Maybe it's the cartoons...maybe it's time...maybe it's sensitivity...Jolson just sounds hokey. I mean, he is. This isn't really a revelation, now that I think about it. He's the most famous person of a group of people that did a horrible thing...I wonder, without the black face, would he stand out in the canon of singers? I think there is an argument for it...there were a lot of black face singers...

According to the liner notes it was Jolson's stage presence that made him legendary, his ability to engage an audience in a time when live performance was king. You can certainly hear it in the recordings, even without seeing him you can tell he's a very animated singer...and not just in the context that I know him, as a racist dancing flower...
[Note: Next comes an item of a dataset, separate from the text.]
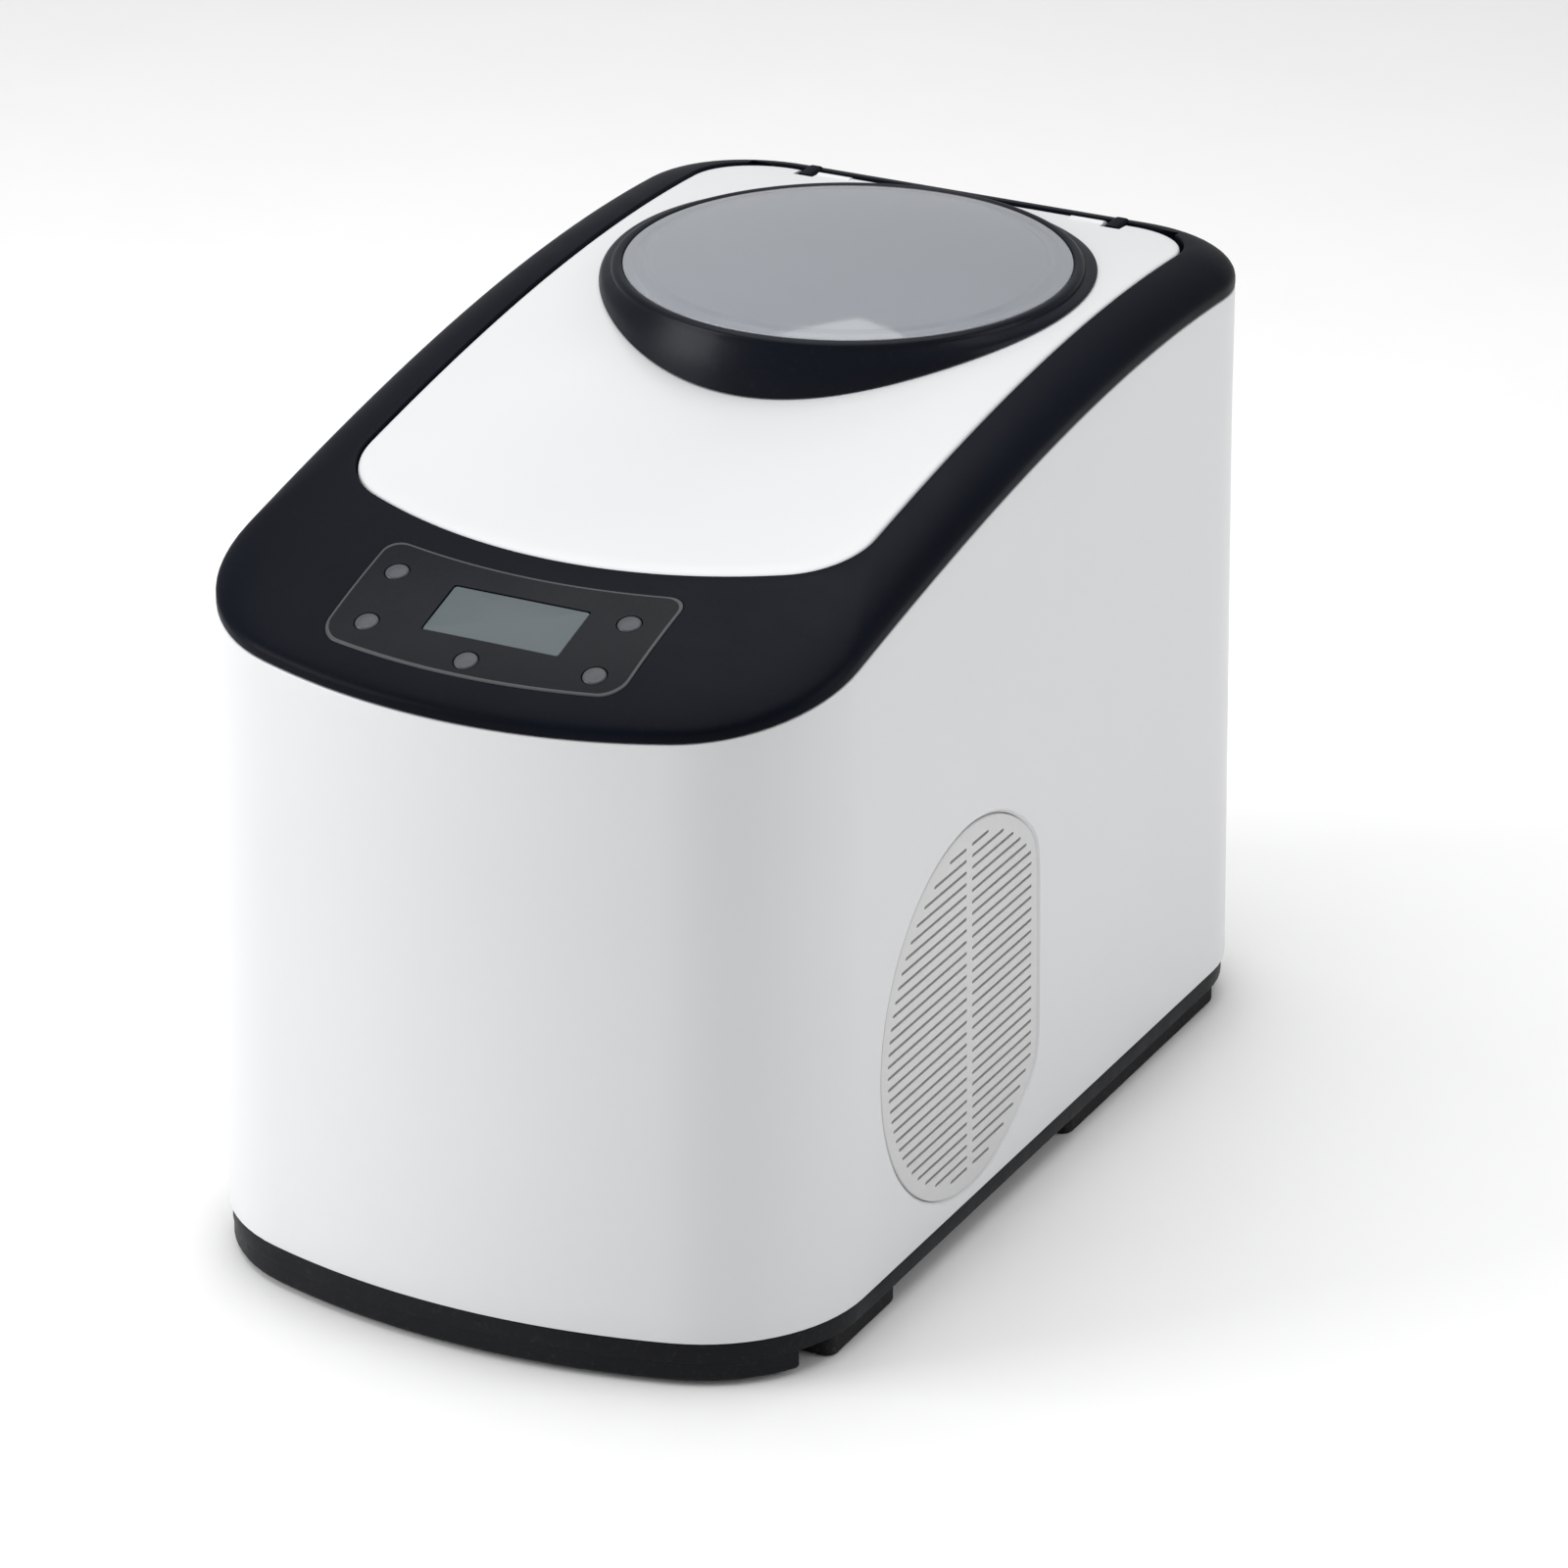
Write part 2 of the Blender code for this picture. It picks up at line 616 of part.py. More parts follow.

So this is a strange place to be. I felt at the time and feel now it's important to have this. It's a part of American music history, warts and all...and it really is good for what it is. But it's still uncomfortable...like, I would feel the need to sheepishly explain if My Mammy came up on party shuffle.

Like the old racist cartoons, I think that they should be accessible, but I don't really have a problem with them not being shown on Saturday morning anymore.


Hallelujah I'm a Bum Again...the theme song to how some Republicans envision the unemployed I guess...sorry to get political, it was too hard to resist...

Listening to this CD is making cartoons funnier retroactively. In that uncomfortable kind of way...

I think that owning this kind of stuff (stuff only for its historical value) has a little element of that guy who carries way too much knife hoping for that one instance where someone has to cut a thick rope..."I got it!" I have this stuff waiting for some instance where someone's going to need a specific music and I'll have it. Of course the daunting nature of The Albatross defeated that.

As I said, The Albatross is full of lies and disappointment.